Lise Bénincà faisait partie des invités des Journées Hervé Bazin aux Rosiers. Aux côtés de Caroline Lunoir et Camille Bordas, elle a évoqué son livre et sa conception de la famille dans son roman. Car, Lise Benincà, en écrivant ce récit sur le deuil, ne s’est pas mise en scène, la narratrice est un personnage fictif. En effet, en lisant ce roman, je me suis demandé si l’auteur racontait sa propre histoire ou bien si elle l’avait inventée de toutes pièces. Je me suis posée la question non par voyeurisme, mais tout simplement parce que l’auteur parvient à partager avec le lecteur les sentiments justement indicibles liés à cette situation.
Les Oiseaux de paradis est un texte court et pourtant poignant. Si vous connaissez un peu la prose de Lise Benincà, vous savez donc qu’elle n’est pas du genre à se répandre en d’incessants bavardages ou digressions.

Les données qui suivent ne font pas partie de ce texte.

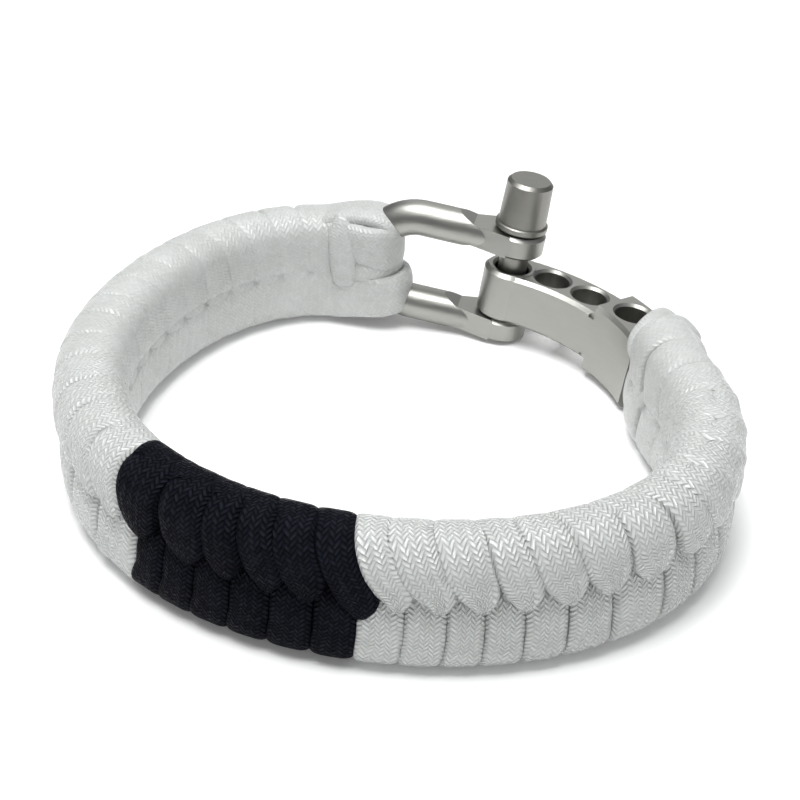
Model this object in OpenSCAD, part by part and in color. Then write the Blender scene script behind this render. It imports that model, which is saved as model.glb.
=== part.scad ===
// Fishtail woven cord bracelet, white with a black stretch, closed by an adjustable bow shackle.
// It lies on its side: the wrist axis is +Z, the floor is z = 0, the shackle is at the back (+Y).

/* [Loop] */
// Width of the whole loop from side to side, over the outer faces of the band
loop_w = 79.4; // [70:0.2:90]
// Depth of the whole loop from front to back, over the outer faces of the band
loop_d = 80.7; // [72:0.2:92]

/* [Band] */
// Width of the woven band, its height as it lies
band_w = 16.3; // [13:0.1:20]
// Thickness of the woven band
band_t = 8; // [6:0.1:10]
// Depth of the seams between neighbouring turns of cord
seam_depth = 0.85; // [0.3:0.05:1.2]
// Depth of the step where the upper turns dive over the lower ones
step_depth = 1.1; // [0.4:0.05:1.6]
// How far the round tips of the upper turns reach down past the middle
tip_reach = 1.5; // [0.5:0.1:2.5]
// Share of the band's length where the black stretch begins, from the bow
black_from = 0.43; // [0.3:0.01:0.5]
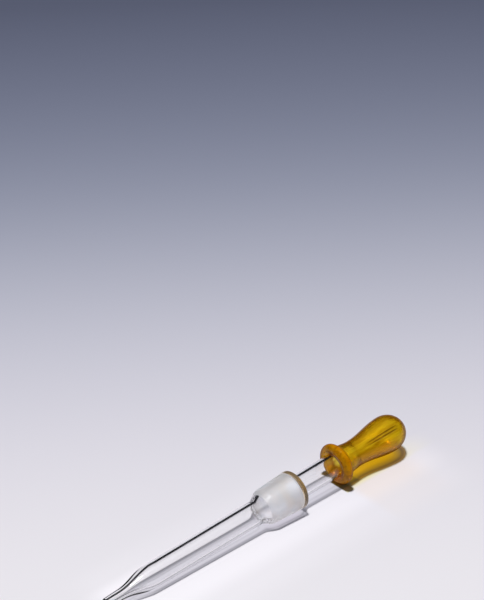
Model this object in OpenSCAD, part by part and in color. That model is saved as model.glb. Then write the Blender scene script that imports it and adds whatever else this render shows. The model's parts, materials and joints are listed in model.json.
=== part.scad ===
// Glass dropper pipette with a ground stopper cone and a rubber teat.
// It lies on its side: +X runs from the tip to the teat and +Z is up.
// The origin is on the surface it lies on, under the middle of its outline.
// Along the pipette, lengths are measured from the tip's end.

/* [Glass tube] */
// Outer diameter of the tube
tube_d = 8.8; // [8:0.1:9.4]
// Wall of the tube
tube_wall = 1.1; // [0.8:0.05:1.3]
// Straight tube between the tip's taper and the stopper
lower_len = 48; // [30:1:70]
// Straight tube between the stopper and the teat
neck_gap = 15.9; // [8:0.1:24]

/* [Tip] */
// Outer diameter of the narrow tip
tip_d = 3.9; // [3.2:0.1:4.6]
// Outer diameter at the mouth of the tip
mouth_d = 3.5; // [3:0.1:4.4]
// Bore of the tip
tip_bore = 2; // [1:0.1:2.3]
// Length of the narrow tip
tip_len = 6; // [4:0.5:14]
// Length over which the tip widens to the tube
taper_len = 14; // [10:0.5:20]
// How much later the bore widens than the outside
bore_lag = 2.5; // [1:0.5:4]

/* [Ground stopper] */
// Diameter of the wide end of the ground cone
cone_d = 14.5; // [13.5:0.1:15.2]
// Length of the ground cone
cone_len = 12.4; // [8:0.2:18]
// Length over which the diameter falls by one unit
cone_ratio = 10; // [8:0.5:14]
// Glass wall of the hollow stopper
cone_wall = 1.6; // [1.2:0.1:1.8]
// Length of the clear shoulder under the cone
shoulder_len = 6; // [4:0.5:9]
// Rounding of the polished rim at the wide end
rim_round = 0.6; // [0.3:0.1:0.8]
// Length of the fillet from the rim to the upper tube
fillet_len = 2.4; // [1.6:0.1:4]

/* [Rubber teat] */
// Depth of tube held in the teat
grip_len = 8; // [6:0.5:9]
// Overall length of the teat
teat_len = 33.6; // [31:0.2:40]
// Wall of the rubber
teat_wall = 1.1; // [0.8:0.1:1.3]
// Diameter of the rolled flange at the mouth
flange_d = 15.4; // [14:0.1:16]
// Width of the rolled flange along the teat
flange_w = 3.6; // [3:0.1:5]
// Height of the flange's rounded edge
flange_round = 2.2; // [1.4:0.1:2.2]
// Diameter of the neck at its narrowest
neck_d = 9.8; // [9.6:0.1:11]
// Distance of the narrowest neck from the mouth
neck_at = 10.4; // [9.6:0.2:12]
// Diameter of the bulb at its widest
bulb_d = 13.5; // [12:0.1:15]
// Distance of the widest part of the bulb from the mouth
bulb_at = 26.2; // [20:0.2:28]

/* [Hidden] */

$fn = 64;
// Points on one curved stretch of an outline
steps = 12;
// Room between the tube's end and the step in the teat
end_room = 0.3;
// Length of the step from the held bore to the free bore
step_len = 1;
// Turn about its own axis, which keeps the seam line of the turned surfaces off the floor
seam_turn = 4;

tube_r = tube_d / 2;
bore_r = tube_r - tube_wall;
tip_r = tip_d / 2;
mouth_r = mouth_d / 2;
tip_bore_r = tip_bore / 2;
mouth_round = (mouth_r - tip_bore_r) / 2;

cone_r = cone_d / 2;
cone_top_r = cone_r - cone_len / cone_ratio / 2;
hollow_r = cone_r - cone_wall;
hollow_top_r = cone_top_r - cone_wall;

neck_r = neck_d / 2;
bulb_r = bulb_d / 2;
flange_r = flange_d / 2;
flange_foot_r = flange_r - flange_round;

// Stations along the glass, from the tip's end
tube_from = tip_len + taper_len;
shoulder_from = tube_from + lower_len;
cone_from = shoulder_from + shoulder_len;
rim_at = cone_from + cone_len;
upper_from = rim_at + rim_round + fillet_len;
teat_from = upper_from + neck_gap;
glass_len = teat_from + grip_len;

// Eased step from 0 to 1
function ease(t) = (1 - cos(180 * t)) / 2;

// Smooth change of radius between two stations
function blend(r1, s1, r2, s2) =
    [for (i = [0 : steps]) [r1 + (r2 - r1) * ease(i / steps), s1 + (s2 - s1) * i / steps]];

// Part of an ellipse about [r, s], from one angle to another
function oval(r, s, rad, along, from, to) =
    [for (i = [0 : steps]) let (a = from + (to - from) * i / steps)
        [r + rad * cos(a), s + along * sin(a)]];

// Outside of the glass, from the tip's mouth to the end inside the teat
glass_outside = concat(
    oval(mouth_r - mouth_round, mouth_round, mouth_round, mouth_round, -90, 0),
    blend(tip_r, tip_len, tube_r, tube_from),
    blend(tube_r, shoulder_from, cone_top_r, cone_from),
    oval(cone_r - rim_round, rim_at, rim_round, rim_round, 0, 90),
    oval(cone_r - rim_round, upper_from, cone_r - rim_round - tube_r, -fillet_len, 90, 180),
    oval(tube_r - tube_wall / 2, glass_len - tube_wall / 2, tube_wall / 2, tube_wall / 2, 0, 180));

// Inside of the glass, from the end in the teat back to the tip's mouth
glass_inside = concat(
    blend(bore_r, upper_from, hollow_r, rim_at - cone_wall),
    blend(hollow_top_r, cone_from + cone_wall / 2, bore_r, shoulder_from + cone_wall / 2),
    blend(bore_r, tube_from + bore_lag, tip_bore_r, tip_len),
    [[tip_bore_r, mouth_round]]);

// Outside of the teat, from its mouth to the end of the bulb
teat_outside = concat(
    oval(flange_foot_r, flange_w / 2, flange_round, flange_w / 2, -90, 90),
    blend(flange_foot_r, flange_w, neck_r, neck_at),
    blend(neck_r, neck_at, bulb_r, bulb_at),
    oval(0, bulb_at, bulb_r, teat_len - bulb_at, 0, 90));

// Inside of the teat, from the end of the chamber back to its mouth
teat_inside = concat(
    oval(0, bulb_at, bulb_r - teat_wall, teat_len - bulb_at - teat_wall, 90, 0),
    blend(bulb_r - teat_wall, bulb_at, neck_r - teat_wall, neck_at),
    [[neck_r - teat_wall, grip_len + end_room + step_len],
     [tube_r, grip_len + end_room],
     [tube_r, 0]]);

// The floor touches the outline at two rings, one on each side of the balance point
rings = concat(glass_outside, [for (p = teat_outside) [p[0], p[1] + teat_from]]);
balance_at = cone_from;
supports = [
    for (a = rings) if (a[1] < balance_at)
        for (b = rings) if (b[1] > balance_at)
            let (rise = (b[0] - a[0]) / (b[1] - a[1]))
                [a[0] + rise * (balance_at - a[1]), atan(rise)]];
deepest = max([for (p = supports) p[0]]);
lean = [for (p = supports) if (p[0] == deepest) p[1]][0];
axis_z = deepest * cos(lean) - balance_at * sin(lean);

// Ends of the whole pipette along X, before it is centred
low_x = min([for (p = rings) p[1] * cos(lean) - p[0] * sin(lean)]);
high_x = max([for (p = rings) p[1] * cos(lean) + p[0] * sin(lean)]);

// Lays a piece turned about +Z down on the surface, tip towards -X
module lay_down() {
    translate([-(low_x + high_x) / 2, 0, axis_z])
        rotate([0, 90 - lean, 0])
            rotate([0, 0, seam_turn])
                children();
}

// Drawn tube, tip, hollow stopper and clear shoulders: one piece of glass
module glass_pipette() {
    color([0.86, 0.9, 0.92, 0.45])
        lay_down()
            rotate_extrude()
                polygon(concat(glass_outside, glass_inside));
}

// Moulded teat: rolled flange, neck and pear-shaped bulb
module rubber_teat() {
    color([0.8, 0.53, 0.05, 0.9])
        lay_down()
            translate([0, 0, teat_from])
                rotate_extrude()
                    polygon(concat(teat_outside, teat_inside));
}

glass_pipette();
rubber_teat();
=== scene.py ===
"""A glass dropping pipette with an amber rubber teat, lying on a pale studio floor.

The outlines are turned about the pipette's own axis. Its lengths are in millimetres, as in the
part's source, and become metres when a mesh is made. Stations run along the glass from the tip's end.
The camera, the floor and the lamp are placed in metres.
"""

import json
import math

import bpy
import numpy as np
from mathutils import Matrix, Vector


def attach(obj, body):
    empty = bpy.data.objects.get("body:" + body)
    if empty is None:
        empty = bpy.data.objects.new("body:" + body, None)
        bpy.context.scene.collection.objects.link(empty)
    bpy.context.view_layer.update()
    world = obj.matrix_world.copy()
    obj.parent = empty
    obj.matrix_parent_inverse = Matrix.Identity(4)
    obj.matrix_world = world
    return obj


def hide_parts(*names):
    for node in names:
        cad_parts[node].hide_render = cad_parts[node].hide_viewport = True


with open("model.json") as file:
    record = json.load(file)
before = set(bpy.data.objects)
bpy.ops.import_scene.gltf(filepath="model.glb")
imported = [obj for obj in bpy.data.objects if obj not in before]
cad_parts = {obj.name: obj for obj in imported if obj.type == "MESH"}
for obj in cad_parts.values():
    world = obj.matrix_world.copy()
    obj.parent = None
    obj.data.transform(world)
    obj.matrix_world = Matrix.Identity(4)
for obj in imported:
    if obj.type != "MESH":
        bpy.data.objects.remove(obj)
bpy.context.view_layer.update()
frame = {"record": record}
bpy.context.scene.view_settings.view_transform = "Standard"

MM = 0.001

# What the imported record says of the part
MOUNTS = {m["name"]: m for m in frame["record"]["mounts"]}
TUBE = MOUNTS["lower_tube"]
CONE = MOUNTS["ground_cone"]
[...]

La brièveté et la pudeur sont les caractéristiques de son écriture. L’auteur ne profite pas de son sujet pour réfléchir au deuil, elle nous donne à le lire, directement.
Ainsi, la narratrice est-elle en couple avec Samuel avec qui elle mène une existence harmonieuse. Mais, cet équilibre s’effondre le jour où un camion percute violemment le taxi dans lequel se trouve le jeune homme, qui meurt sur le coup.
La jeune femme se retrouve désormais seule. Elle n’a personne, ni famille ni amis avec qui partager ce drame, et ce d’autant plus qu’elle travaille à domicile pour une maison d’édition scientifique. Ses seuls liens sont ceux de sa belle-famille, essentiellement sa belle-sœur et sa belle-mère, le beau-père est quasi inexistant. Flavie, la belle-sœur, est un personnage qui m’a particulièrement intéressée. Elle représente la vie et l’épanouissement. Sans attaches, Flavie voyage et jouit de l’existence sans se poser de question. Ce portrait solaire s’oppose à celui de la belle-mère, accablée par la mort de son fils. Femme recroquevillée sur elle-même, elle est prise en charge par sa belle-fille qui prend pitié d’elle et de sa souffrance incommensurable.
Quant à l’évocation de sa propre souffrance, la narratrice, traductrice de livres scientifiques, a recours au lexique médical ce qui lui permet de rendre palpable ce qu’elle ressent physiquement et de ne pas se laisser aller à de grands élans lyriques. Son récit demeure extrêmement sobre.
Oiseaux de paradis est un récit touchant et finalement optimiste puisque peu à peu la narratrice apprend à retrouver espoir, et à renouer contact avec le monde extérieur. Lise Benincà, au-delà de cette histoire de perte, souhaite expérimenter la langue. Elle utilise donc un vocabulaire médical pour évoquer la douleur, l’absence du corps, mais elle cherche également une prose poétique propre à exprimer cette indicible souffrance.